Quant aux fusées de gros calibre, principalement destinées à la défense des places, on les lance avec des augets, longs de 6 à 9 mètres, que l’on place sur les parapets. Les fusées de guerre marchent avec une vitesse d’autant plus grande que leur calibre est plus fort ; mais elles diffèrent des autres projectiles en ce que leur vitesse initiale est très-faible, et que le point qui correspond au maximum est à une certaine distance de l’origine du mouvement. La vitesse maximum des fusées ne se développe qu’à 100 ou 200 mètres du point de départ. Les effets de ces artifices seraient toujours très-considérables, si l’on pouvait les diriger avec toute la précision nécessaire. Toutefois on a obtenu, au siège de Sébastopol, des portées de fusées incendiaires de plus de 7000 mètres et de fort belles directions. A la même époque, un projectile de ce genre perça le pont du vaisseau russe le Grand-Constantin, mais il n’y mit pas le feu parce qu’il s’était éteint. Pour prévenir le retour de cet accident, on munit aujourd’hui leur chapiteau d’une fusée à percussion. Nous avons dit que les fusées de guerre sont aussi appelées Fusées à la Congrève. Ce nom leur a été donné parce qu’elles ont été, non pas inventées, comme on le croit généralement, mais simplement réintroduites dans la partie militaire de l’Europe par le colonel anglais W. Congrève. Il est, en effet, démontré que leur usage a été connu de tout temps en Chine et dans l'Inde, et qu’il pénétra, au VIIe siècle de notre ère, chez les Grecs du Bas-Empire, et, au XIIIe, chez les Arabes, qui s'en servirent, les uns et les autres, pour lancer le feu grégeois, et peu après, chez les chrétiens occidentaux. Le plus ancien titre ou il en soit fait mention en Occident appartient à l’année 1379 : II nous apprend que les Padouans employèrent ces fusées contre la ville de Mestre. Les Italiens les appelaient rochete, mot que les Français traduisirent par rochette, et les Anglais par rocket.

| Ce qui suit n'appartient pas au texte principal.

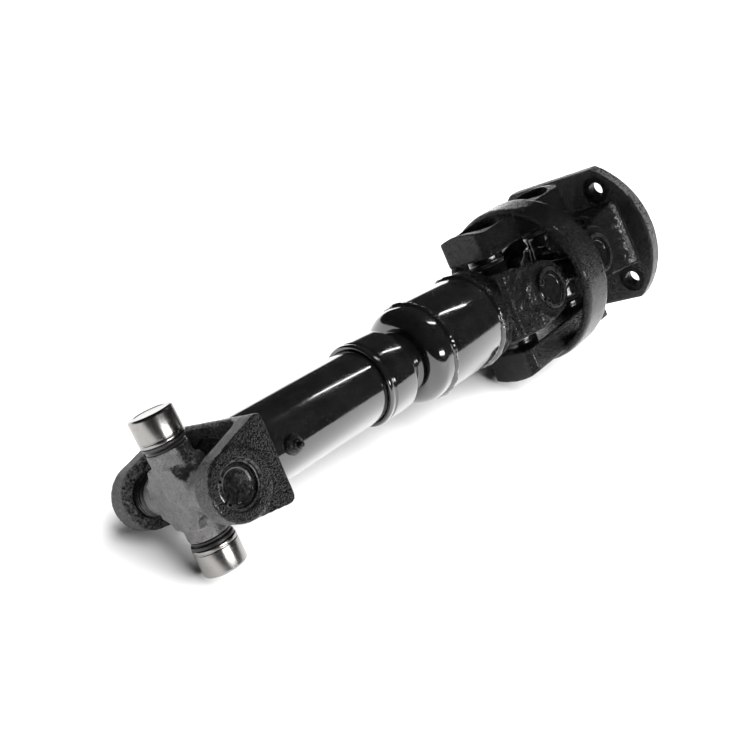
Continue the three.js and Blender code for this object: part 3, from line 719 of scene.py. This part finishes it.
def fork_dryness(point, normal):
    """Overspray covers what faces the open end of the fork, inside and on its rims."""
    x, y = point.x / MM, abs(point.y) / MM
    floor = x > FORK_FLOOR - 1.5 and y < EAR_IN
    rim = 0.95 if EAR_IN - 0.5 < y < EAR_OUT - 0.6 and abs(normal.y) < 0.7 else 0.0
    left = 0.7 if point.y > 0 and y < EAR_IN + 1 else 0.0
    return 0.0 if floor else max(-0.9 * normal.x, rim - max(0.0, x - 22) * 0.06, left - max(0.0, x) * 0.03)


fork = slip_yoke_fork()
fork = carved(fork, *ear_cutters(), rod(PLUG_R + 0.3, FORK_FLOOR - 5, FORK_FLOOR + 6, "x", 96),
              rod(PLUG_R - 2.5, FORK_FLOOR + 5, FORK_FLOOR + 30, "x", 96))
install(fork, "slip_yoke_fork", SHAFT, "slip_yoke", "cast_black", "slip_yoke")
shaded(fork, "dry", SHAFT, fork_dryness)

barrel = turned("barrel", rounded([
    (20.5, FORK_BACK + 9), (BARREL_R - 0.2, FORK_BACK + 9, 0.1), (BARREL_R, FORK_BACK + 9.6, 0.1),
    (BARREL_R, BARREL_END, 0.8), (19.15, BARREL_END, 0.5), (19.15, BARREL_END - 32, 0.2),
    (18.6, BARREL_END - 33, 0.2), (18.6, FORK_BACK + 30, 0.3), (20.5, FORK_BACK + 28, 0.3),
]), "x", 128)
install(barrel, "slip_yoke_barrel", SHAFT, "slip_yoke", "gloss_black", "slip_yoke")

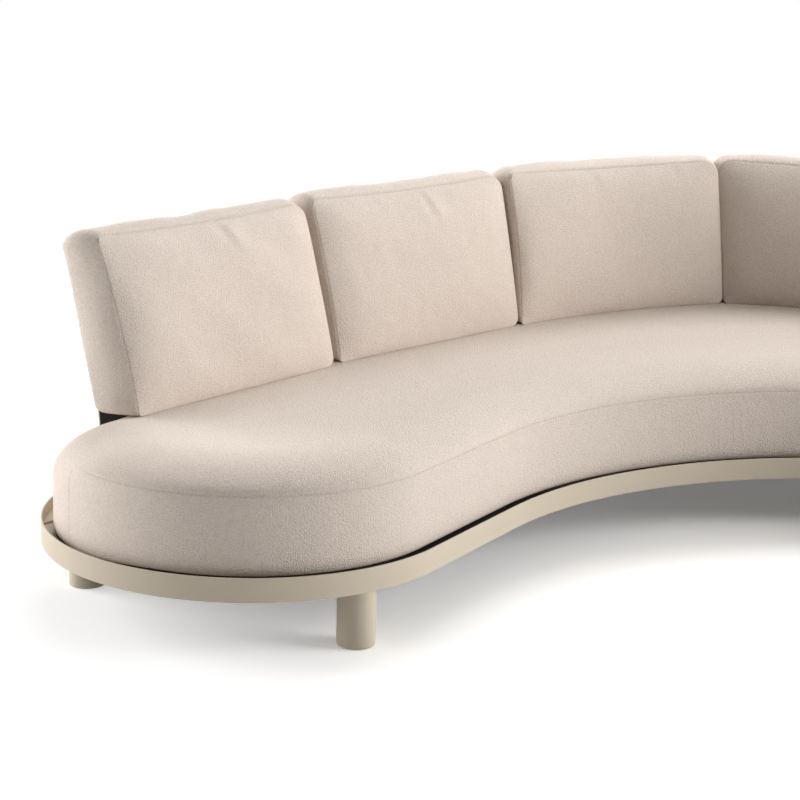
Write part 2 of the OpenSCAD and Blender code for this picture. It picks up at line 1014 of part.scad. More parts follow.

Nos troupes paraissent en avoir fait usage, pour la première fois, en 1449, au siège de Pont-Audemer. Au reste, au moyen âge, ces fusées ne s'employaient guère que comme projectiles incendiaires. Cependant on s’en servait quelquefois dans les batailles afin d'effrayer les chevaux. Pour augmenter leur effet, dans ce dernier cas, il fut proposé, vers la fin du XVIe siècle, de les garnir de pétards ou de grenades, mais cette idée n’eut pas de suite. Bien plus, on finit par abandonner entièrement ces fusées à cause de l'incertitude de leur tir. Pendant que ces artifices disparaissaient en Europe, les Indiens continuaient à les employer. Ce furent, dit-on, les effets qu’en obtinrent les troupes de Tippoo-Saeb, sultan de Mysore, dans les guerres que ce prince soutint contre les Anglais, qui engagèrent W. Congrève, alors capitaine au service de la compagnie des Indes, à les réintroduire dans la paerie européenne. Toutefois cet officier ne s’occupa que très-tard de recherches à ce sujet, et lorsqu’il les commença, des essais du même genre avaient déjà été faits, en Russie, par le colonel français Prévôt (1788), et, en France, par l’artificier Torré (1775) et par le mécanicien Chevallier (1796-1798). Le colonel Congrève expérimenta ses fusées, en 1804, à l’arsenal de Woolwich. Elles furent employées, pour la première fois, en 1806, contre notre flottille de Boulogne, qui n’en éprouva que des dommages insignifiants, et, pour la seconde fois, en 1807, contre Copenhague, où elles produisirent d’assez grands résultats. Dès ce moment, les armées anglaises ont eu constamment avec elles un corps de Fuséens, et, après 1815, cette innovation a été successivement adoptée par les autres pays de l’Europe.
— Consultez : Ruggieri, Eléments de pyrotechnie (1821 ).—Rovichio de Peretsdorf , Traité de p. milit. (1824). - Vergnaud, Manuel de l’artificier. — Moritz-Meyer , Traité de Pyrotechnie (1844).